The Tarceva NDA was previously granted Pilot 1 Status under the FDA's Pilot 1 Program for Continuous Marketing Applications, a new program designed for investigational products that have been given Fast Track status, such as Tarceva(TM), and that have demonstrated significant promise in clinical trials as a therapeutic advance over available therapy for a disease or condition. Under the Pilot 1 status, the FDA is committed to reviewing each unit of the NDA within six months of each unit submission. The NDA filing for Tarceva(TM) is based on a pivotal Phase III trial known as BR.21. OSI completed the NDA submission in July 2004.

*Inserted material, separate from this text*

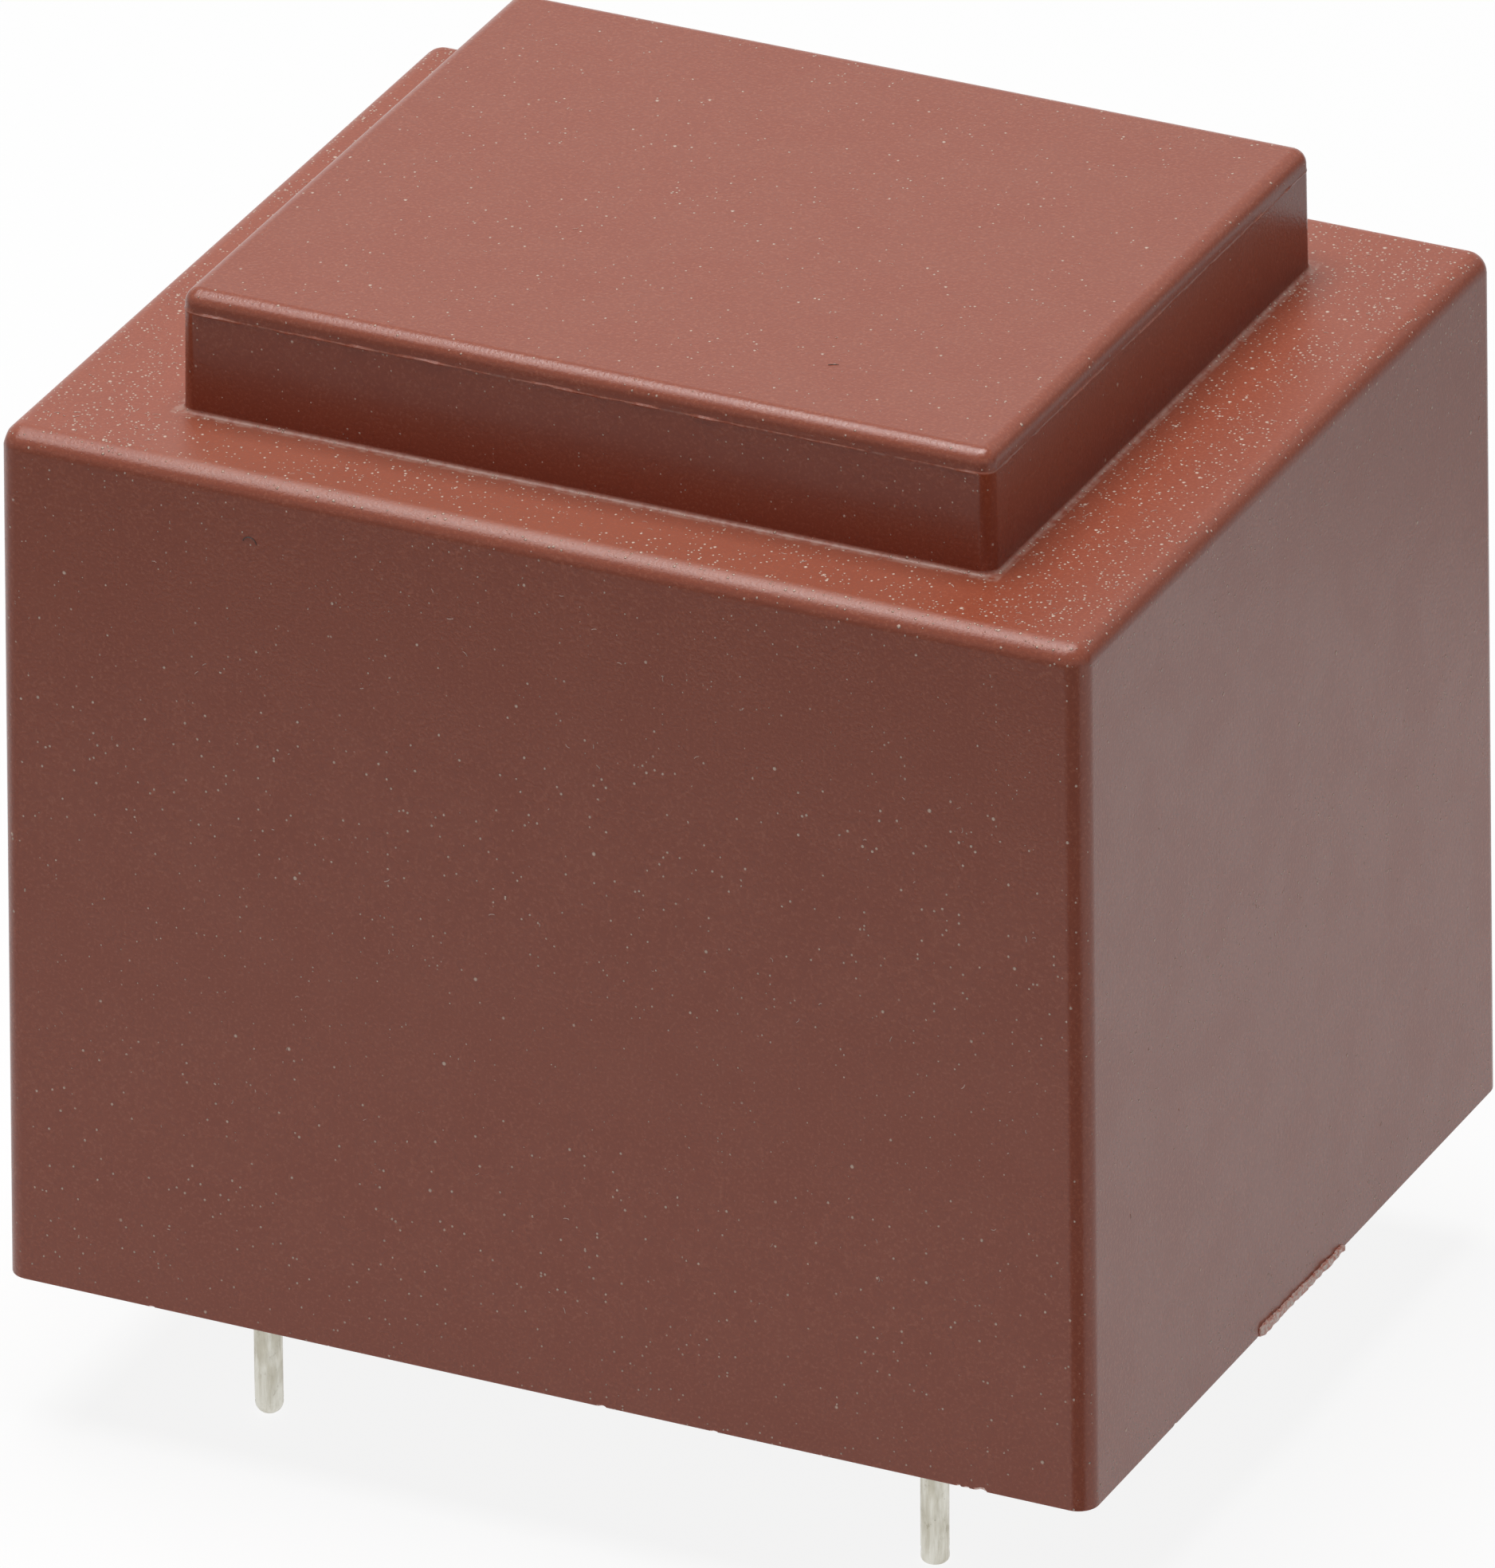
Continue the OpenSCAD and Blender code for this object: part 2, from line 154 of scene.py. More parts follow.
def specks(material, vector, cell, radius, share):
    # Round grains, one at most in each cell; share is the part of the cells that hold one.
    texture = material.node_tree.nodes.new("ShaderNodeTexVoronoi")
    texture.inputs["Scale"].default_value = 1 / cell
    link(material, vector, texture.inputs["Vector"])
    split = material.node_tree.nodes.new("ShaderNodeSeparateColor")
    link(material, texture.outputs["Color"], split.inputs["Color"])
    chosen = maths(material, "LESS_THAN", split.outputs["Red"], share)
    size = maths(material, "MULTIPLY_ADD", split.outputs["Green"], 0.6, 0.4)
    nearness = maths(material, "DIVIDE", texture.outputs["Distance"], size)
    grain = ramp(material, nearness, radius / cell, 0.45 * radius / cell)
    return maths(material, "MULTIPLY", grain, chosen)


# Finishes

casePaint = {
    "base": (0.335, 0.064, 0.021),       # red-brown of the moulded plastic
    "deep": (0.318, 0.058, 0.018),
    "mottleDark": (0.20, 0.03, 0.012),   # colours and shares of the fine mottle
    "mottleDarkShare": 0.34,
    "mottlePale": (0.62, 0.28, 0.19),
    "mottlePaleShare": 0.16,
    "mottleScale": 10,
    "roughness": 0.27,
    "refraction": 1.53,
    "grainDepth": 0.016,                 # mm
}
caseDustAndHighlight = {
    "film": (0.66, 0.47, 0.39),
    "filmShare": 0.10,                   # how much of the ledge's colour is the film's
    "filmRoughness": 0.42,
    "grain": (0.86, 0.70, 0.58),
    "grainShare": 0.75,
    "grainRoughness": 0.8,
    "everywhere": 0.06,                  # share of the cells that hold a grain
    "onLedge": 0.75,
    "fine": (0.12, 0.052),               # cell and radius in mm
    "coarse": (0.26, 0.075),
    "seamLine": (0.04, 0.20),            # reach in mm and strength of each pale line, partly dust and partly painted highlight
    "footLine": (0.10, 0.30),
}


def dustPlaces(material, shape, x, z):
    # Dust lies on the ledge, most of it right and left of the plateau, and at the plateau's foot.
    ledge, edge = shape["ledgeHeight"], shape["capHalfX"]
    onLedge = maths(material, "MULTIPLY", ramp(material, z, ledge - 0.35, ledge - 0.03),
                    ramp(material, z, ledge + 0.14, ledge + 0.05))
    sideways = ramp(material, maths(material, "ABSOLUTE", x), edge - 3, edge + 1.5)
    return onLedge, sideways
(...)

The BR.21 trial was a double-blind, placebo-controlled study which included 731 patients with advanced NSCLC who had previously received one or two prior chemotherapy regimens. Tarceva(TM) demonstrated a 42 percent improvement in median survival and improved one-year survival by 45 percent. The trial also demonstrated statistically significant improvement in all secondary endpoints of the trial including time to symptom deterioration, progression-free survival and response rate. The study results make Tarceva(TM) the first and only targeted therapy to demonstrate an improvement in survival for NSCLC patients. Detailed results of the trial were presented in June at the 40th Annual American Society of Clinical Oncology (ASCO) meeting in New Orleans. The global study was conducted by the National Cancer Institute of Canada Clinical Trials Group based at Queen's University in collaboration with OSI Pharmaceuticals.

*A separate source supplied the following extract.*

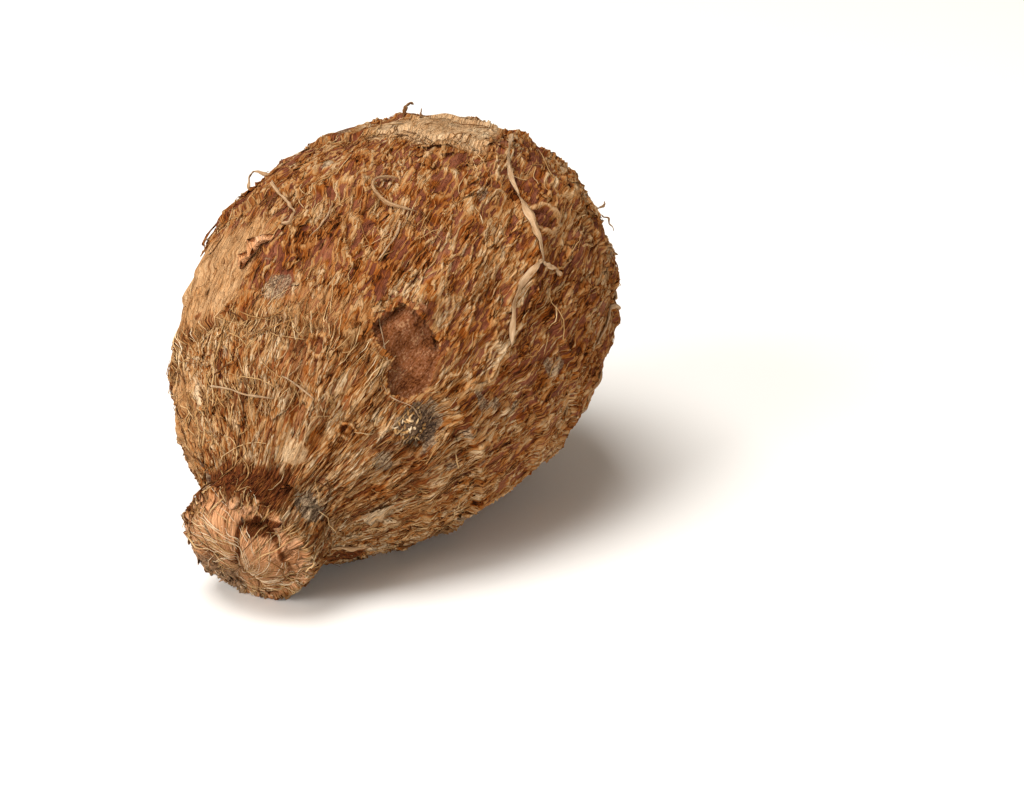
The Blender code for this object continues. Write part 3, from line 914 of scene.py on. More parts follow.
class Nodes:
    """A material's node tree, with one way to add to it."""

    def __init__(self, name: str) -> None:
        """Starts a material with its Principled shader alone.

        Args:
            name: The material's name.
        """
        self.material = bpy.data.materials.new(name)
        self.material.use_nodes = True
        self.tree = self.material.node_tree
        self.shader = self.tree.nodes["Principled BSDF"]

    def add(
        self, kind: str, settings: dict | None = None, links: dict | None = None,
        values: dict | None = None,
    ) -> bpy.types.Node:
        """Adds a node.

        Args:
            kind: The node's type name, without its ShaderNode start.
            settings: Its own properties.
            links: Input name or number to the output socket that feeds it.
            values: Input name or number to a constant.

        Returns:
            The node.
        """
        node = self.tree.nodes.new("ShaderNode" + kind)
        for title, value in (settings or {}).items():
            setattr(node, title, value)
        for title, value in (values or {}).items():
            node.inputs[title].default_value = value
        for title, socket in (links or {}).items():
            self.tree.links.new(socket, node.inputs[title])
        return node

    def number(self, name: str) -> Socket:
        """The value of a vertex attribute."""
        return self.add("Attribute", {"attribute_name": name}).outputs["Fac"]

    @cached_property
    def grain(self) -> Socket:
        """The grain coordinates, in millimetres."""
        return self.add("Attribute", {"attribute_name": "grain"}).outputs["Vector"]

    def noise_node(self, cell: Triple, detail: float, rough: float, at: Socket) -> bpy.types.Node:
        """A noise texture whose cells have sizes in millimetres.

        Args:
            cell: The sizes.
            detail: How many finer layers.
            rough: How strong they are.
            at: Coordinates in millimetres.

        Returns:
            The node.
        """
        scale = tuple(1 / size for size in cell)
        scaled = self.add("Mapping", links={"Vector": at}, values={"Scale": scale})
        return self.add(
            "TexNoise", links={"Vector": scaled.outputs["Vector"]},
            values={"Scale": 1.0, "Detail": detail, "Roughness": rough},
        )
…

In line with previous clinical studies, adverse events that occurred more often with patients treated with Tarceva(TM) in the pivotal trial included rash and diarrhea, which were generally mild to moderate in severity. Seventy-five percent of patients receiving Tarceva(TM) exhibited rash (versus 17 percent in the placebo group) and 54 percent of patients receiving Tarceva(TM) experienced diarrhea (versus 18 percent for placebo). Dose reductions occurred for rash and diarrhea only in the Tarceva(TM) arm, six percent and one percent, respectively. In the pivotal study, severe pulmonary events, including potential cases of interstitial lung events, were infrequent and were equally distributed between treatment arms.
Tarceva is a small molecule designed to target the human epidermal growth factor receptor 1 (HER1) pathway, which is one of the factors critical to cell growth in many cancers. HER1, also known as EGFR, is a key component of the HER signaling pathway, which plays a role in the formation and growth of numerous cancers. Tarceva(TM) is designed to inhibit the tyrosine kinase activity of the HER1 signaling pathway inside the cell, which may block tumor cell growth. Clinical trials of Tarceva(TM) are being conducted in other solid tumors, such as pancreatic, ovarian, colorectal, head and neck, kidney, brain and gastrointestinal cancers. Tarceva(TM) is currently being evaluated in an extensive clinical development program by a global alliance of OSI Pharmaceuticals, Genentech, and Roche.
About Non-Small Cell Lung Cancer
According to the World Health Organization, there are more than 1.2 million cases worldwide of lung and bronchial cancer each year, causing approximately 1.1 million deaths annually. According to the National Cancer Institute, lung cancer is the single largest cause of cancer deaths in the United States and is responsible for nearly 30 percent of cancer deaths in the country. NSCLC is the most common form of lung cancer and accounts for almost 80 percent of cases.